### Supplied records
* * * * *

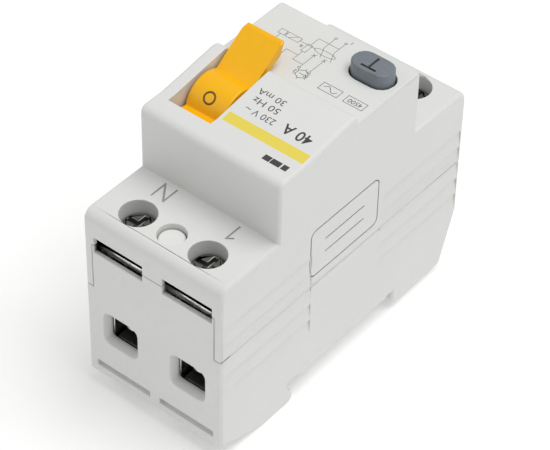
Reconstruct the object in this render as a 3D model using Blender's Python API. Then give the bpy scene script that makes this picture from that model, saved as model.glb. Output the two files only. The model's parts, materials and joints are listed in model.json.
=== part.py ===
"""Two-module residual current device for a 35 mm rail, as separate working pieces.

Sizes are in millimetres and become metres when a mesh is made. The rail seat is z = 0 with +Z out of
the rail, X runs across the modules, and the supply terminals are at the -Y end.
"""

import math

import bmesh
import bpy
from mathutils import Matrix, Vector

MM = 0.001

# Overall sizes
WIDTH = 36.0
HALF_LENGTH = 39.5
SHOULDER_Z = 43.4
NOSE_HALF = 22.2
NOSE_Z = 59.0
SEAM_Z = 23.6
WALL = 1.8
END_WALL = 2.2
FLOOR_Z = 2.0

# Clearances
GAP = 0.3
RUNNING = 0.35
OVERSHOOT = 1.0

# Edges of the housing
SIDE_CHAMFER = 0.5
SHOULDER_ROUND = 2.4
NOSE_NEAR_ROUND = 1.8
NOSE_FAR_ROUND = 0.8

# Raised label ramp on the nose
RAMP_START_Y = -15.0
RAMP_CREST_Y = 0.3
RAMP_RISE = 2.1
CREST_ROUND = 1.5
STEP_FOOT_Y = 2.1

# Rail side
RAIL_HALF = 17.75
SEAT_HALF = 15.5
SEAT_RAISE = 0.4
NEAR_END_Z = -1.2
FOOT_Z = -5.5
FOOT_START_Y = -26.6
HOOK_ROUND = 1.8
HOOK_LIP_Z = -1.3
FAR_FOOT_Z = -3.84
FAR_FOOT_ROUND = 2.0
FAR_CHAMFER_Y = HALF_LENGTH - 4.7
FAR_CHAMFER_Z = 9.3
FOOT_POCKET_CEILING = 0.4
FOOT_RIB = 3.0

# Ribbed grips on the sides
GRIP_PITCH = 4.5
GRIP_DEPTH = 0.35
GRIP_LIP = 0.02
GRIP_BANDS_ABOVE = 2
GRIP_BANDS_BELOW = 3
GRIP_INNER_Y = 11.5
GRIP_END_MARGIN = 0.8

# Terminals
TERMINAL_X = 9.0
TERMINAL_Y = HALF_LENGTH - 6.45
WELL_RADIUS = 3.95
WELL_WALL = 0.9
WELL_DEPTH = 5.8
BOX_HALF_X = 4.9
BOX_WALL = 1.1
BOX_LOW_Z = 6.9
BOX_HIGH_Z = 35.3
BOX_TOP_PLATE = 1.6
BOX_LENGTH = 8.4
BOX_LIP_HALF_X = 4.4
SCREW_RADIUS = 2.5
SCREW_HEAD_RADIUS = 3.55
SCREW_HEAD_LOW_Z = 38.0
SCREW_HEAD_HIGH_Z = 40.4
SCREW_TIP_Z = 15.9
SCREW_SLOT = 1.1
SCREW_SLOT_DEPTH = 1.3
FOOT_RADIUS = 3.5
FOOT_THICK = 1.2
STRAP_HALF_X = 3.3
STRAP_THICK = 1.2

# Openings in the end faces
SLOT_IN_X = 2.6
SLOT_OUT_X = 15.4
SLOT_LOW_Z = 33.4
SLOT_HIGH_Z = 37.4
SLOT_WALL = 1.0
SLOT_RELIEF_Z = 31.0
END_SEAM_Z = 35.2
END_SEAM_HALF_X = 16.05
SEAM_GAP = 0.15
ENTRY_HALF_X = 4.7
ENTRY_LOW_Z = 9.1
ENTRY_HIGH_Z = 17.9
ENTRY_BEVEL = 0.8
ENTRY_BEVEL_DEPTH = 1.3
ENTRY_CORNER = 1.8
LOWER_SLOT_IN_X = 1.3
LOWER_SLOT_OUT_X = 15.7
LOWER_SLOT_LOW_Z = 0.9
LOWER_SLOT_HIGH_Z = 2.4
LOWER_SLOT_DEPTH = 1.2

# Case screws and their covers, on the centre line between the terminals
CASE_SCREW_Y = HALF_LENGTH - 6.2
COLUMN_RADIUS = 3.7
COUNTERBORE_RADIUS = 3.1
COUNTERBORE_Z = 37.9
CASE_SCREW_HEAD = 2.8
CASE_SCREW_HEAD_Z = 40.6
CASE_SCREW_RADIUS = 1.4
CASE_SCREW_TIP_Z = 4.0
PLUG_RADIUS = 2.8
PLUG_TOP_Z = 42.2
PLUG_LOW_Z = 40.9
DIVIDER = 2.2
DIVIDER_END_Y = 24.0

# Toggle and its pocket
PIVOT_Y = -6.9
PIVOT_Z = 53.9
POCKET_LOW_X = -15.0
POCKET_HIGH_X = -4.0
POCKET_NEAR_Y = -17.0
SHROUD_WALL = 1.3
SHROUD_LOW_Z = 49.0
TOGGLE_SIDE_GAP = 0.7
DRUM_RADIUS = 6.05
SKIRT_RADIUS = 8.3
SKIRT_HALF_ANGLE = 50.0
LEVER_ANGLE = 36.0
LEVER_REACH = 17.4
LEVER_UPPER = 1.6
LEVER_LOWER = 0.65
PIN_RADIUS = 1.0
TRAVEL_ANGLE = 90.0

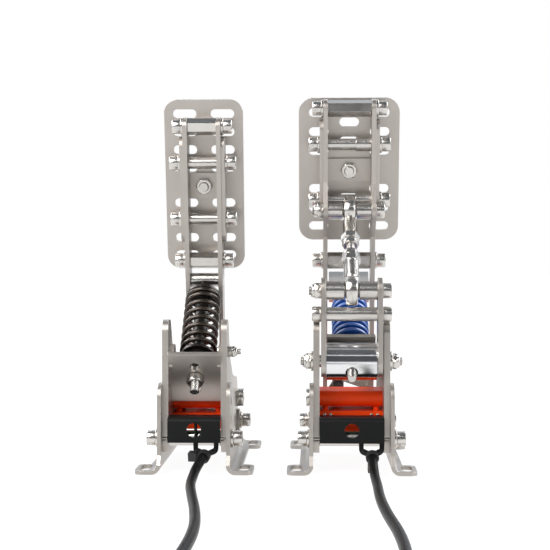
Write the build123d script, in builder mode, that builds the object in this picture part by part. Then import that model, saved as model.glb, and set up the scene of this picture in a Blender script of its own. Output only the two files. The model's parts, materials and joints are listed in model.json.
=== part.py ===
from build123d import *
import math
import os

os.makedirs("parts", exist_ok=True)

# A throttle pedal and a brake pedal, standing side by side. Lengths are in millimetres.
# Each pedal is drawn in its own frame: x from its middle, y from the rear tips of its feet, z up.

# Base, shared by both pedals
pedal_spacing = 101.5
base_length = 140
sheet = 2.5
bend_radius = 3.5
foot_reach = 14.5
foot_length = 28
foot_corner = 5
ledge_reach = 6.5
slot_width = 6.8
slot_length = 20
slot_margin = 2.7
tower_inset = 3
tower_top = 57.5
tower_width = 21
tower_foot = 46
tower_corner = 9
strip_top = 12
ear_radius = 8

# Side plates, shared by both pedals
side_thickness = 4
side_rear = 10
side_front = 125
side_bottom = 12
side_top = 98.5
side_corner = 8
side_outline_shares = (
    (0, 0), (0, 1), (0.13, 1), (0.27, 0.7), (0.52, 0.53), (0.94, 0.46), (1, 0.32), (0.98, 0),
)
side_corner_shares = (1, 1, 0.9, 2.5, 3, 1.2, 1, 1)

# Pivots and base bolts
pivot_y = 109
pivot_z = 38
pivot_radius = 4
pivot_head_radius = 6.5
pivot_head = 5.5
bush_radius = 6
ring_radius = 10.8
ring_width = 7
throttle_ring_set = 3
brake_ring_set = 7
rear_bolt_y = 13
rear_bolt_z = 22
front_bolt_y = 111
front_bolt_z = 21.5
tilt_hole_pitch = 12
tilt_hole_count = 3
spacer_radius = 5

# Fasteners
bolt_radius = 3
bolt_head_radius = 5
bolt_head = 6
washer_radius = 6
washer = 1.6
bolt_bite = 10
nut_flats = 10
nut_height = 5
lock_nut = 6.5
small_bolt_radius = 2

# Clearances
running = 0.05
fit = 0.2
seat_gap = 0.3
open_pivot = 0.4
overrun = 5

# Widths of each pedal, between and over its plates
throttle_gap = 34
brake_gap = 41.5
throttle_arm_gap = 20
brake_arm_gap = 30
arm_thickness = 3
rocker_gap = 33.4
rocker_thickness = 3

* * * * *

### What the task requires
From the opening line of the data above through the line that contains "separate working pieces.", please print each line as it stands and only those lines.

### The reply
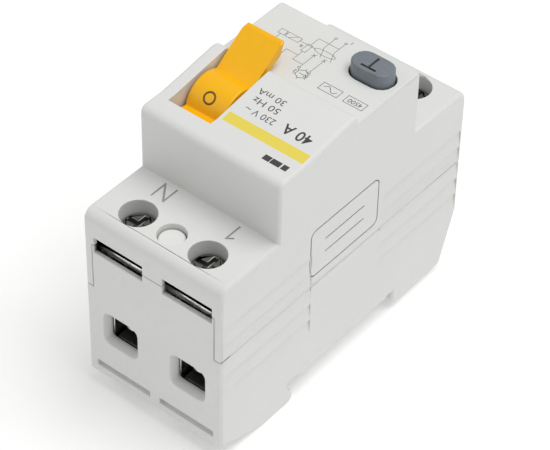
Reconstruct the object in this render as a 3D model using Blender's Python API. Then give the bpy scene script that makes this picture from that model, saved as model.glb. Output the two files only. The model's parts, materials and joints are listed in model.json.
=== part.py ===
"""Two-module residual current device for a 35 mm rail, as separate working pieces.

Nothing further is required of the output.